**The request**
Beneath this instruction is a block of data; output from it exactly the lines that run from the one containing "build_rail()" through the one containing "record = json.load(file)", inclusive.

^^^^^^^^

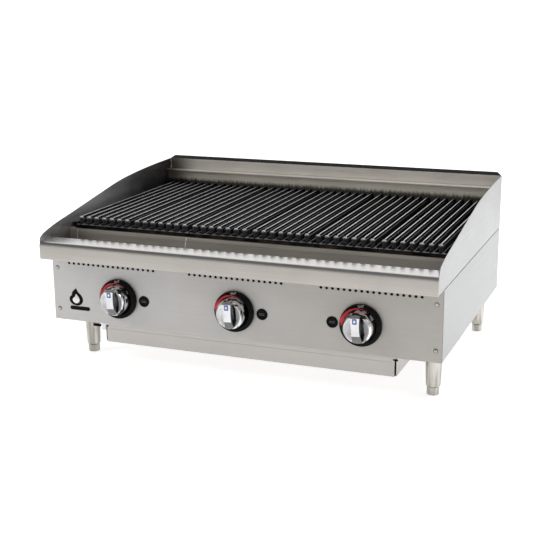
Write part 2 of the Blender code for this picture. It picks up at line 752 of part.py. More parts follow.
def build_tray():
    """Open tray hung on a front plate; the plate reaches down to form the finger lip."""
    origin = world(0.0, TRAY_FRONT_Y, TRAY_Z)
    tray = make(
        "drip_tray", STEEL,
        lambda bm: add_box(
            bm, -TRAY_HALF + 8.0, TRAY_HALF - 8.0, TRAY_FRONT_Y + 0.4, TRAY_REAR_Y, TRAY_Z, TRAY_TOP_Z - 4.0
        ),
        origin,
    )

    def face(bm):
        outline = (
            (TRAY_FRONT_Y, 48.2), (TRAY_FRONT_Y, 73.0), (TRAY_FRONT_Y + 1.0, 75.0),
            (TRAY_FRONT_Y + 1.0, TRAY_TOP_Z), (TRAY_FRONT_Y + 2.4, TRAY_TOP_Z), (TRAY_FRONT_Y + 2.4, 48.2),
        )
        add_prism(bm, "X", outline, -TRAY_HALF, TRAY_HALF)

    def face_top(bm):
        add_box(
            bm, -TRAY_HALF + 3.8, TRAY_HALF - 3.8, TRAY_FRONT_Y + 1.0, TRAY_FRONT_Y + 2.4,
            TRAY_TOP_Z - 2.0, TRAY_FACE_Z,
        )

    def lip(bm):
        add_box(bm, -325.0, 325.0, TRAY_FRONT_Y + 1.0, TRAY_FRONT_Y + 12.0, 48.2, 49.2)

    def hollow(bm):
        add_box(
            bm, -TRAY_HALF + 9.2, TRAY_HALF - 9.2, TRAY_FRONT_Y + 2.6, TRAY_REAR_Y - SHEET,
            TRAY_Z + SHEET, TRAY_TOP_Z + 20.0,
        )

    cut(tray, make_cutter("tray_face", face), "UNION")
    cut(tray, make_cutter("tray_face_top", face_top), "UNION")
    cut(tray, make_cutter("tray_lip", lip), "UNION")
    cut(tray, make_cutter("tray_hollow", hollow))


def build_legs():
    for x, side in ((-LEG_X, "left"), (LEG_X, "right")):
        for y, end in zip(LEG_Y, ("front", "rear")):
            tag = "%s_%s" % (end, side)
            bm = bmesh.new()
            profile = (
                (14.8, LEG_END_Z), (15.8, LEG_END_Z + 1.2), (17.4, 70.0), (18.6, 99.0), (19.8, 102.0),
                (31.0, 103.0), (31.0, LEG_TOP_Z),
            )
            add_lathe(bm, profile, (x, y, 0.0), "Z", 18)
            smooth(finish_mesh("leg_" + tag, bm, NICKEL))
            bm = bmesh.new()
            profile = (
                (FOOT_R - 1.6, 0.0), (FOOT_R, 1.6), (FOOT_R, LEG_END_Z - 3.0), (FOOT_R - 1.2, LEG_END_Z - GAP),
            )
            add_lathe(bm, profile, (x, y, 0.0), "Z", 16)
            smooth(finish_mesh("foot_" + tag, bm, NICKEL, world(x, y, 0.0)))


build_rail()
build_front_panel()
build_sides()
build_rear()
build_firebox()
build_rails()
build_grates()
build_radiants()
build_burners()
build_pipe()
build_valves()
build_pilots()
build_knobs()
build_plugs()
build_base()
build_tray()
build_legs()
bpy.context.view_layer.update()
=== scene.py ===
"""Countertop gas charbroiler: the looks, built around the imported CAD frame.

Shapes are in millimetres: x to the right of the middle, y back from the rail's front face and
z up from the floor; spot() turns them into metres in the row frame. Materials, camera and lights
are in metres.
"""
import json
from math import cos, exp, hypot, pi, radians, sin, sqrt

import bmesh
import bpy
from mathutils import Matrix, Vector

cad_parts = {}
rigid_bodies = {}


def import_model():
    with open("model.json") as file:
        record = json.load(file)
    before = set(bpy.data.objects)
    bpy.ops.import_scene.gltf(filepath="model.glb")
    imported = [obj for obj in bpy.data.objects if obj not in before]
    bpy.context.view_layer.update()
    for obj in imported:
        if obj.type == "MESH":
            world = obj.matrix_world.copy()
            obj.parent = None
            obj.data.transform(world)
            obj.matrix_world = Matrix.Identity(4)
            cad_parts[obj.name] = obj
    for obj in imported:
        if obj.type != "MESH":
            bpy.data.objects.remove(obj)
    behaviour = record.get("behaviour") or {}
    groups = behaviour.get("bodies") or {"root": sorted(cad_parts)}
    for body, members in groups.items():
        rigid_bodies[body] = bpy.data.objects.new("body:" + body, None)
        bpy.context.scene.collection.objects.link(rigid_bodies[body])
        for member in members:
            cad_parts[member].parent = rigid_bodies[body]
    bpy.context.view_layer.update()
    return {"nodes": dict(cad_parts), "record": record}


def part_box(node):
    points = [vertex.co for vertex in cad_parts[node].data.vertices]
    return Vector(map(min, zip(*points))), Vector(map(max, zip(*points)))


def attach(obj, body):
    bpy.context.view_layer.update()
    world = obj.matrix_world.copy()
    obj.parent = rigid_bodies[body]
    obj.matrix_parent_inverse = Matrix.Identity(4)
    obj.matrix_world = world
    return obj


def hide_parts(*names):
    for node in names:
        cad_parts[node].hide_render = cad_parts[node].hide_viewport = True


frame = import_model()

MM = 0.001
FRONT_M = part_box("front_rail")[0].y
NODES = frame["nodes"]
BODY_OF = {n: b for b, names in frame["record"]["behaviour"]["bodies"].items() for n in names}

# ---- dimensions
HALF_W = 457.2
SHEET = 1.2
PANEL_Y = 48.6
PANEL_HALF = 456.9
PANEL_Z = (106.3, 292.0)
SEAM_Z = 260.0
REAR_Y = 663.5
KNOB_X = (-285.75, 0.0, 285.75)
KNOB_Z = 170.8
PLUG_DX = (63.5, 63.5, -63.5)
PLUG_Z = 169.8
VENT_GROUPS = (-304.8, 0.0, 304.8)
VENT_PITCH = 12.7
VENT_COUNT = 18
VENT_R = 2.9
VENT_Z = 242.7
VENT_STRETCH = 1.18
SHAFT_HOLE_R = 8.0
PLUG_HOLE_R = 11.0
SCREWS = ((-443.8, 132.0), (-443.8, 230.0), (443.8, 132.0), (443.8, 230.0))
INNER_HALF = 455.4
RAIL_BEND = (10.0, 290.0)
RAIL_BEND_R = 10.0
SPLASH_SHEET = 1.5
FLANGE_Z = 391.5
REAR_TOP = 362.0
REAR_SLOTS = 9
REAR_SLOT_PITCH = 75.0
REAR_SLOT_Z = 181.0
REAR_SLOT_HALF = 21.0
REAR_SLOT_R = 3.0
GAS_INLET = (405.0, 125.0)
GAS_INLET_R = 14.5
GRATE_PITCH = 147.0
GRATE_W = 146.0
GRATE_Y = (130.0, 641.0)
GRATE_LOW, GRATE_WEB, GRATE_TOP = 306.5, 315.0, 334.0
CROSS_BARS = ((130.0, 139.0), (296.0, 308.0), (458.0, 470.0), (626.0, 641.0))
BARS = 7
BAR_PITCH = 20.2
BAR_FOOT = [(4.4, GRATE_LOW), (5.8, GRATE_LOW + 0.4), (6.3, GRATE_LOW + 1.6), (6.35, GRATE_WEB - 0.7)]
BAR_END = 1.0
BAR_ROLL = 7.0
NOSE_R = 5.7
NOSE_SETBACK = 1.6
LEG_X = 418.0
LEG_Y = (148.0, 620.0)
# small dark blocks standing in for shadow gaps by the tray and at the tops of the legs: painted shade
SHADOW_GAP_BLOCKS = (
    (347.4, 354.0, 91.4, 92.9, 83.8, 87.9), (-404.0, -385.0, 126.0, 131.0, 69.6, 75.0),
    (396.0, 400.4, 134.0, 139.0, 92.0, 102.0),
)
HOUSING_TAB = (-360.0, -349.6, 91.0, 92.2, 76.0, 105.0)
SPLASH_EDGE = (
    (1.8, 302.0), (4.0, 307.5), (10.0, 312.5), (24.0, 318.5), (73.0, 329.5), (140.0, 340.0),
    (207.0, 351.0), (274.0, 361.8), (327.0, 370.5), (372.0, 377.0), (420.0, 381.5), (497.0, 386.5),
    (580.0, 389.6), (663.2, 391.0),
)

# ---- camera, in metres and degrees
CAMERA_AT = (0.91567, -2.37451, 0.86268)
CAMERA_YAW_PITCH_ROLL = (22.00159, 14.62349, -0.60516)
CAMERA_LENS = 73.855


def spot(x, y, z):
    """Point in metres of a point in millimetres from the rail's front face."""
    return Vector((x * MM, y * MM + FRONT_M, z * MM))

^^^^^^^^

**Answer to the exercise**
build_rail()
build_front_panel()
build_sides()
build_rear()
build_firebox()
build_rails()
build_grates()
build_radiants()
build_burners()
build_pipe()
build_valves()
build_pilots()
build_knobs()
build_plugs()
build_base()
build_tray()
build_legs()
bpy.context.view_layer.update()
=== scene.py ===
"""Countertop gas charbroiler: the looks, built around the imported CAD frame.

Shapes are in millimetres: x to the right of the middle, y back from the rail's front face and
z up from the floor; spot() turns them into metres in the row frame. Materials, camera and lights
are in metres.
"""
import json
from math import cos, exp, hypot, pi, radians, sin, sqrt

import bmesh
import bpy
from mathutils import Matrix, Vector

cad_parts = {}
rigid_bodies = {}


def import_model():
    with open("model.json") as file:
        record = json.load(file)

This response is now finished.